Exercise brief: The listing below holds a line with "const cuffColumn = (angle)" and a later line with "Vector(map(max, high, point))". Write out those two lines and every line between them, exactly, and nothing else.

Data provided:
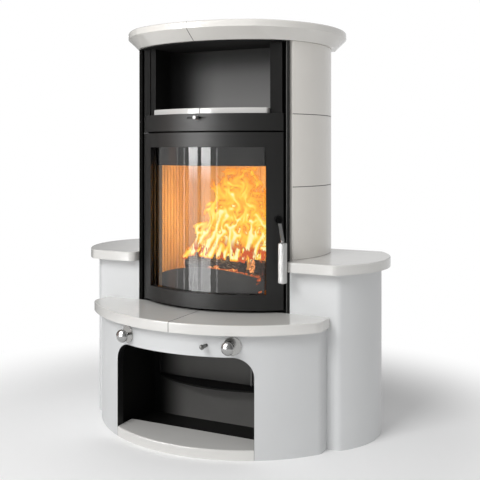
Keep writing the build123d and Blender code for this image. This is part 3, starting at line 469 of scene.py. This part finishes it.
def flame():
    """Fire: the heat that the mesh carries, torn by fine upward streaks, sets its colour and how much shows.

    Low in the fire it has red patches.
    """
    finish = Finish("flame", {
        "Base Color": grey(0.0), "Roughness": 1.0, "Specular IOR Level": 0.0, "Emission Strength": 1.06,
    })
    heat = finish.node("ShaderNodeAttribute", {"attribute_name": "warmth"}, output="Fac")
    streaks = finish.noise(0.006, 3.0, 0.6, vector=finish.stretched((1.0, 0.6, 0.35)), distortion=0.5)
    hot = heat + (streaks - 0.5) * 0.22
    tones = [
        (0.00, (0.80, 0.15, 0.010)), (0.16, (1.0, 0.30, 0.020)), (0.34, (1.0, 0.47, 0.035)),
        (0.54, (1.0, 0.63, 0.05)), (0.76, (1.0, 0.81, 0.13)), (1.00, (1.0, 0.94, 0.48)),
    ]
    patches = finish.noise(0.024, 2.0, 0.6, vector=finish.stretched((1.0, 1.0, 0.5))).step(0.50, 0.57)
    red = patches * (1.0 - finish.axis("Z").step(*RED_FLAMES_Z))
    finish.set({
        "Emission Color": finish.mix(red, finish.ramp(hot * 0.9, tones), (0.62, 0.085, 0.008)),
        "Alpha": hot.step(0.04, 0.30),
    })
    return finish


def slider_metal():
    """The slider's knob with its bright face in front of the panel, and its black plate behind the slot."""
    finish = Finish("slider_metal", {})
    away = finish.length(finish.vector(finish.axis("X"), finish.axis("Y") - DOOR_CENTRE_Y)) - DOOR_RADIUS
    knob = away.step(*KNOB_START)
    face = away.step(*KNOB_FACE)
    smudges = finish.noise(0.006, 3.0, 0.5)
    metal = finish.mix(knob, grey(0.004), (0.13, 0.13, 0.128))
    finish.set({
        "Base Color": finish.mix(face, metal, (0.72, 0.72, 0.71)),
        "Roughness": 0.6 - knob * 0.3 + smudges * 0.06,
    })
    return finish


def joint_filler():
    """Soft dark grey mortar in the joints between tiles and slabs."""
    finish = Finish("joint_filler", {"Roughness": 0.9})
    sand = finish.noise(0.001, 2.0, 0.6)
    finish.set({
        "Base Color": finish.shade((0.06, 0.057, 0.053), 1.15, 0.85, sand),
        "Normal": finish.bump(sand, 0.4, 0.0002),
    })
    return finish


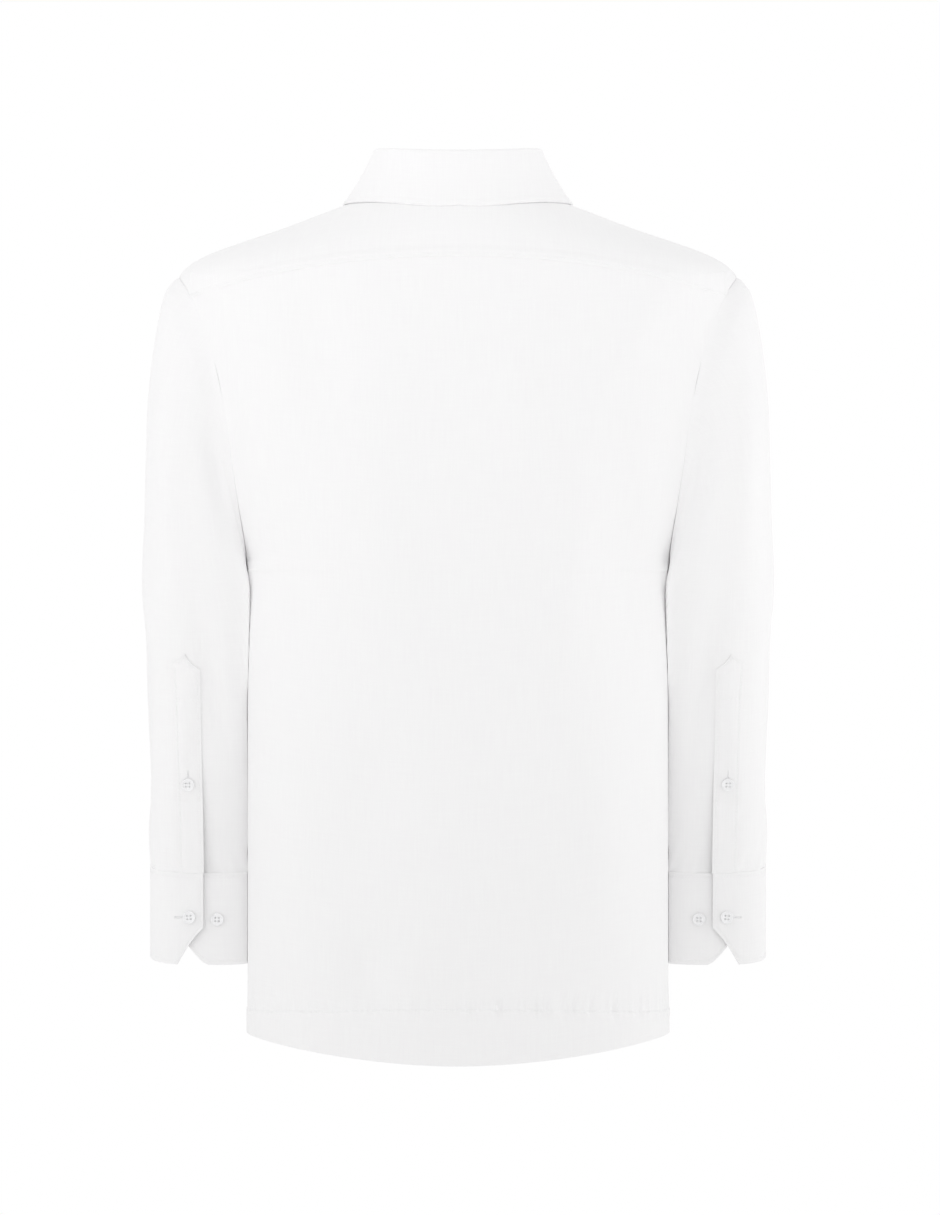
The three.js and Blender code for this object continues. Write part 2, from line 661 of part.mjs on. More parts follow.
function addArm(side, turned) {
  const face = (points) => (turned ? mirrored(points) : points);
  const flipColumn = (columns, j) => (turned ? columns - 1 - j : j);
  const sleeveColumns = sleeveAngles.length;
  const open = (i, j) => slit(i, turned ? (2 * sleeveColumns - 2 - j) % sleeveColumns : j);
  add(`sleeve_${side}`, wall(face(sleeve), { ...panel, closed: true, has: open }));
  add(`sleeve_placket_${side}`, wall(face(placketGrid()), { from: placketLift, to: placketLift + banded }));
  const shift = (i, j) => cuffLap(cuffAngles[flipColumn(cuffAngles.length, j)]);
  add(`cuff_${side}`, wall(face(cuffPoints), { ...cuffWall, shift }));
}

addArm("left", false);
addArm("right", true);

// Buttons lie on the outer face of what they are sewn through.
const upright = new THREE.Vector3(0, 0, 1);
const buttonShape = buttonGeometry();

// The place and the outward direction on a grid at a height, the column being a whole number or between two.
function spotOn(points, column, z) {
  const normals = normalsOf(points, false);
  const [j, part] = [Math.floor(column), column % 1];
  const between = (grid, i) => grid[i][j].clone().lerp(grid[i][j + 1], part);
  const i = count(points.length - 1).find((row) => between(points, row + 1).z >= z);
  const climb = (z - between(points, i).z) / (between(points, i + 1).z - between(points, i).z);
  const at = (grid) => between(grid, i).lerp(between(grid, i + 1), climb);
  return { place: at(points), facing: at(normals).normalize() };
}

function addButton(name, { place, facing }, lift, turned = false) {
  const centre = place.clone().addScaledVector(facing, lift + buttonLift);
  const normal = facing.clone();
  if (turned) {
    centre.x *= -1;
    normal.x *= -1;
  }
  const turn = new THREE.Quaternion().setFromUnitVectors(upright, normal);
  add(name, buttonShape.clone().applyQuaternion(turn).translate(...centre), resin());
}

for (const k of count(frontButtons.count)) {
  const spot = spotOn(bandPoints, 1, frontButtons.first + k * frontButtons.step);
  addButton(`button_front_${k + 1}`, spot, seam + banded);
}

const standCentre = standTurns.findIndex((turn) => turn < Math.PI);
const centreShare = (standTurns[standCentre - 1] - Math.PI) / (standTurns[0] - standTurns[1]);
const standSpot = spotOn(standPoints, standCentre - 1 + centreShare, standButtonZ);
addButton("button_stand", standSpot, standPass.by);

const cuffColumn = (angle) => {
  const j = cuffAngles.findIndex((other) => other <= angle) - 1;
  return j + (cuffAngles[j] - angle) / (cuffAngles[j] - cuffAngles[j + 1]);
};
const overAngle = wristAngle(sleeveButtons.overX);
const underAngle = 2 * Math.PI + wristAngle(sleeveButtons.underX);
const placketSpot = spotOn(sleeve, slitColumn + 0.5, sleeveButtons.placketZ);
const overSpot = spotOn(cuffPoints, cuffColumn(overAngle), sleeveButtons.overZ);
const underSpot = spotOn(cuffPoints, cuffColumn(underAngle), sleeveButtons.underZ);

for (const [side, turned] of [["left", false], ["right", true]]) {
  addButton(`button_placket_${side}`, placketSpot, placketLift + banded, turned);
  addButton(`button_cuff_over_${side}`, overSpot, cuff.proud, turned);
  addButton(`button_cuff_under_${side}`, underSpot, cuff.proud + cuffLap(underAngle), turned);
}

export default shirt;
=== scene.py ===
from math import pi, radians

import bpy
import numpy as np
from mathutils import Matrix, Vector


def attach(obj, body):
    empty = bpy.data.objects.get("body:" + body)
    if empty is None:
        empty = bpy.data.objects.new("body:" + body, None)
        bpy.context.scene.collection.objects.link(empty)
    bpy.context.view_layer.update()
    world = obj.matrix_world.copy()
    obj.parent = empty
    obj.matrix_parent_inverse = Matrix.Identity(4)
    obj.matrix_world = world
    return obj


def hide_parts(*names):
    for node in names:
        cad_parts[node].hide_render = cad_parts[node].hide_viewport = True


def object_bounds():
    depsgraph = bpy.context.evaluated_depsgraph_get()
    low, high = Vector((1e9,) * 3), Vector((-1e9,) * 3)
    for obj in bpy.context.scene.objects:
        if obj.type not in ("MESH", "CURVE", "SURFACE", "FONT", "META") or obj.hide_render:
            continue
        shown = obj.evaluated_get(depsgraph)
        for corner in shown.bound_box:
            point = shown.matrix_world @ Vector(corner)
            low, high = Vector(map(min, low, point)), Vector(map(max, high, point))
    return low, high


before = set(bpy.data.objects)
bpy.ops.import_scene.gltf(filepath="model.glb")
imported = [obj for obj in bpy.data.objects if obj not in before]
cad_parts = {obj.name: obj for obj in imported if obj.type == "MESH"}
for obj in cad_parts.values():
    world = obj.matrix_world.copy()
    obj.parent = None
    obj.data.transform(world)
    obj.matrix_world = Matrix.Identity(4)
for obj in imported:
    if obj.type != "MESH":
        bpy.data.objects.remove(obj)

# ---------------------------------------------------------------- studio
# The empty shirt hangs in the air as if worn, its back to a long lens level with its middle. A pale
# round floor lies well below the hem. A white surround, brighter from below, and five soft boxes light it.

mm = 0.001  # sizes below are in millimetres, as on a cutting table, and the scene is in metres
cad_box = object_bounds()
scene = bpy.context.scene
scene.view_settings.view_transform = "Standard"

camera_place = (-10.8, 6000, -362)
lens_length = 197.5
floor = {"height": -1450, "radius": 2600, "fade_from": 1.5, "fade_to": 2.5}
studio_white = "#FFFFFF"
floor_colour = "#F4F4F2"
surround = {"seen": 1.0, "above": 0.58, "below": 1.39}
softboxes = [
    # name, place, width, power in watts
    ("overhead", (200, 300, 1500), 1200, 4),
    ("top behind", (200, 1200, 1100), 1000, 2.2),
    ("top before", (200, -1200, 1100), 1000, 2.2),
    ("left", (2000, 1100, 0), 1400, 4.2),
    ("right", (-1900, 100, -200), 1400, 4.6),
]


def linear(code):
    """An sRGB hex colour as the linear values that sockets take."""
    parts = [int(code[k:k + 2], 16) / 255 for k in (1, 3, 5)]
    return tuple(p / 12.92 if p <= 0.04045 else ((p + 0.055) / 1.055) ** 2.4 for p in parts) + (1,)


def node(tree, kind, inputs=None, **settings):
    """Adds a node with its settings. Each input is a constant, or another node's socket to link."""
    made = tree.nodes.new(kind)
    for name, value in settings.items():
        setattr(made, name, value)
    for socket, value in (inputs or {}).items():
        if isinstance(value, bpy.types.NodeSocket):
            tree.links.new(value, made.inputs[socket])
        else:
            made.inputs[socket].default_value = value
    return made


camera = bpy.data.objects.new("camera", bpy.data.cameras.new("camera"))
camera.location = Vector(camera_place) * mm
camera.rotation_euler = (radians(90), 0, radians(180))
camera.data.lens = lens_length
camera.data.clip_end = 100
scene.collection.objects.link(camera)
scene.camera = camera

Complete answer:
const cuffColumn = (angle) => {
  const j = cuffAngles.findIndex((other) => other <= angle) - 1;
  return j + (cuffAngles[j] - angle) / (cuffAngles[j] - cuffAngles[j + 1]);
};
const overAngle = wristAngle(sleeveButtons.overX);
const underAngle = 2 * Math.PI + wristAngle(sleeveButtons.underX);
const placketSpot = spotOn(sleeve, slitColumn + 0.5, sleeveButtons.placketZ);
const overSpot = spotOn(cuffPoints, cuffColumn(overAngle), sleeveButtons.overZ);
const underSpot = spotOn(cuffPoints, cuffColumn(underAngle), sleeveButtons.underZ);

for (const [side, turned] of [["left", false], ["right", true]]) {
  addButton(`button_placket_${side}`, placketSpot, placketLift + banded, turned);
  addButton(`button_cuff_over_${side}`, overSpot, cuff.proud, turned);
  addButton(`button_cuff_under_${side}`, underSpot, cuff.proud + cuffLap(underAngle), turned);
}

export default shirt;
=== scene.py ===
from math import pi, radians

import bpy
import numpy as np
from mathutils import Matrix, Vector


def attach(obj, body):
    empty = bpy.data.objects.get("body:" + body)
    if empty is None:
        empty = bpy.data.objects.new("body:" + body, None)
        bpy.context.scene.collection.objects.link(empty)
    bpy.context.view_layer.update()
    world = obj.matrix_world.copy()
    obj.parent = empty
    obj.matrix_parent_inverse = Matrix.Identity(4)
    obj.matrix_world = world
    return obj


def hide_parts(*names):
    for node in names:
        cad_parts[node].hide_render = cad_parts[node].hide_viewport = True


def object_bounds():
    depsgraph = bpy.context.evaluated_depsgraph_get()
    low, high = Vector((1e9,) * 3), Vector((-1e9,) * 3)
    for obj in bpy.context.scene.objects:
        if obj.type not in ("MESH", "CURVE", "SURFACE", "FONT", "META") or obj.hide_render:
            continue
        shown = obj.evaluated_get(depsgraph)
        for corner in shown.bound_box:
            point = shown.matrix_world @ Vector(corner)
            low, high = Vector(map(min, low, point)), Vector(map(max, high, point))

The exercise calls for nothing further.